Linux is getting more Rust in it by the day.
Written by Steven Vaughan-Nichols, Senior Contributing Editor

It wasn't that long ago that the very idea that another language besides C would be used in the Linux kernel would have been laughed at. Things have changed. Today, not only is Rust, the high-level system language moving closer to Linux, it's closer than ever with the next "patch series to add support for Rust as a second language to the Linux kernel."

The biggest change in these new packages is that the Rust code proposed for the kernel now relies on the stable Rust compiler rather than the beta compilers. Going forward, Rust on Linux will be migrating every time a new stable Rust compiler is released. Currently, it's using Rust 1.57.0.

By doing this, as Linux kernel and lead Rust on Linux, developer Miguel Ojeda, put it, "By upgrading the compiler, we have been able to take off the list a few unstable features we were using." This, in turn, means Rust on Linux will be more stable. 

Looking ahead, Ojeda wrote, "We will keep upgrading until we do not rely on any unstable features; at which point we may want to start declaring a minimum Rust version is supported like it is done, e.g. GCC and Clang.

Senior Linux kernel developer Greg Kroah-Hartman had told me he believes "drivers are probably the first place for" Rust to appear in Linux since "they are the 'end leaves' of the tree of dependencies in the kernel source. They depend on core kernel functionality, but nothing depends on them."

This has been coming for several years now. At the virtual 2020 Linux Plumbers Conference, where the top Linux kernel developers hash out Linux's future, the idea of introducing Rust as the kernel's second language was introduced.

While Linus Torvalds is sure, Linux won't end up being written in Rust. But then, that's not the goal. No one's going to rewrite the kernel's 25 million lines of C in Rust.
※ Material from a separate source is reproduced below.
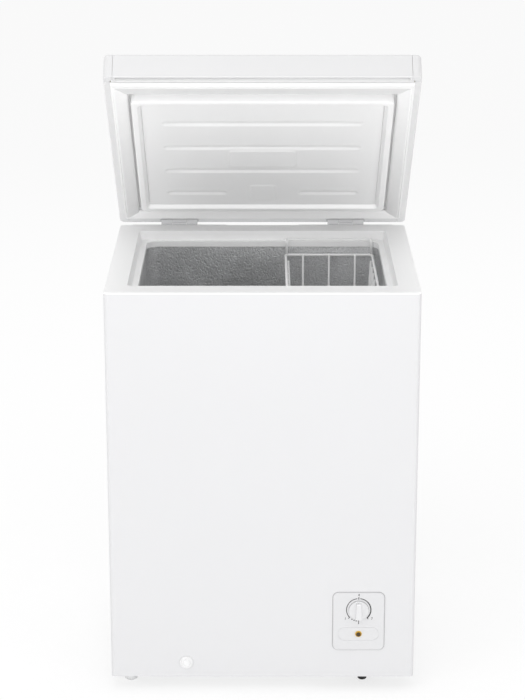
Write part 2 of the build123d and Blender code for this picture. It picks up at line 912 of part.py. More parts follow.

Led by Josh Triplett, Rust language lead, and Nick Desaulniers, a Google engineer, they proposed using the system-level Rust language inside the kernel. Why? Because it's much safer than C, especially at handling memory errors.

As Ryan Levick, a Microsoft principal cloud developer advocate, explained, "Rust is completely memory safe." Since roughly two-thirds of security issues can be traced back to handling memory badly, this is a major improvement. In addition, "Rust prevents those issues usually without adding any runtime overhead," Levick said.

Torvalds sees the advantages. While he's encouraging a slow but steady approach to introducing Rust into Linux, he has also said that using Rust interfaces for drivers and other non-core kernel programs makes sense: "I'm convinced it's going to happen. It might not be Rust, but it is going to happen that we will have different models for writing these kinds of things, and C won't be the only one."

So, as Ojeda told ZDNet this summer, "The project is not finished, but we are ready to get mainlined if high-level maintainers accept the current changes and prefer that we work inside the kernel. Most of the work is still ahead of us." 

Still, work well underway now. I expect to see the first Rust code in the Linux kernel sometime in 2022.